We do know, however, that Giese had other direct connections to Holbein. When Holbein began a series of paintings for members of the German merchant community in London in 1532, the most elaborate portrait he made was of Tiedemann’s younger brother Georg (seventh image, below). Historians note that church officials like Giese and Copernicus in Prussian regions were often drawn from local merchant families, but Holbein’s portrait puts this somewhat dry fact on magnificent visual display.

Moreover, if we look closely, Tiedemann is even recorded within his younger brother’s portrait. The painted letter Georg holds in his hands is addressed to “my brother at London in England” (eighth image, below), and since Tiedemann was the only brother still alive when the portrait was painted, this must represent his correspondence. It also suggests how the shipment of Kratzer’s sundial from England was probably arranged.

If we are indebted to Giese for encouraging Copernicus to publish his work, we also owe our most detailed knowledge of Copernicus’s final months to two of Giese’s letters. In December 1542, he wrote to Copernicus’s fellow canon Georg Donner acknowledging receipt of the news that his friend had taken seriously ill and expressing concern that someone “who in good health loved solitude” might now be inadequately cared for despite the fact that “we are all indebted to his integrity and distinguished learning.” Seven months later Giese wrote to Rheticus, thanking him for sending two copies of Copernicus’s book and telling him that Copernicus had died on May 24th after several days of being unconscious. Giese joined Rheticus in expressing outrage over an anonymous preface that had been added to the book – we now know the author was Andreas Osiander, who assisted the printer Johannes Petreius – and he asked Rheticus to forward a letter to Nuremberg’s city council demanding that an amended edition of Copernicus’s work be printed without the offending preface. The council received this letter, and their records note that Petreius responded angrily enough that only a milder version of his answer was to be sent back to Bishop Giese.

Giese also told Rheticus that their proposed new edition of Copernicus’s book should include Rheticus’s biography of Copernicus as well as his defense of the heliocentric theory’s theological soundness. Both of these writings were believed to have been lost until a copy of Rheticus’s theological treatise was unexpectedly discovered forty years ago. Giese himself wrote at least two additional works that have never been found. A manuscript called “Shieldbearer” apparently included a defense of Copernicus’s work and was seen by Jan Brożek, the same Krakow University professor who preserved the two Giese letters quoted above. Another manuscript called "On Christ’s Reign" was bequeathed to Giese’s successor as bishop of Chełmno, who called it pleasant to read but full of “horrible heresies” not in keeping with the Counter-Reformation spirit that followed in the generations after a Catholic bishop had collaborated with a Wittenberg University professor to help usher Copernicus’s work into print.

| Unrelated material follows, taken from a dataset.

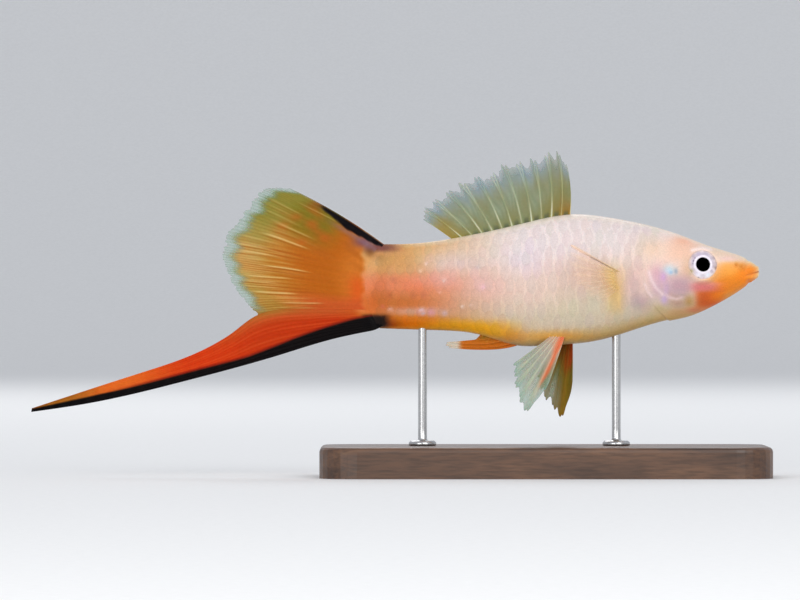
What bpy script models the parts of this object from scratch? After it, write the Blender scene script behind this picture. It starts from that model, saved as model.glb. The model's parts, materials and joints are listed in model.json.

After eleven years as bishop of Chełmno, Giese served the last two years of his life as bishop of Warmia, where he and Copernicus had spent three decades working together prior to his Chełmno appointment. He died on October 23, 1550, and is believed to have been buried in the same cathedral in Frombork, Poland, where Copernicus was also laid to rest (ninth image, above). While his brother’s portrait by Holbein can still be viewed at the Gemäldegallerie in Berlin, both of Tiedemann’s painted portraits were lost and presumably destroyed during the second world war. We show a pre-war photo of one of them at the top of the page that depicts him in 1544 (first image).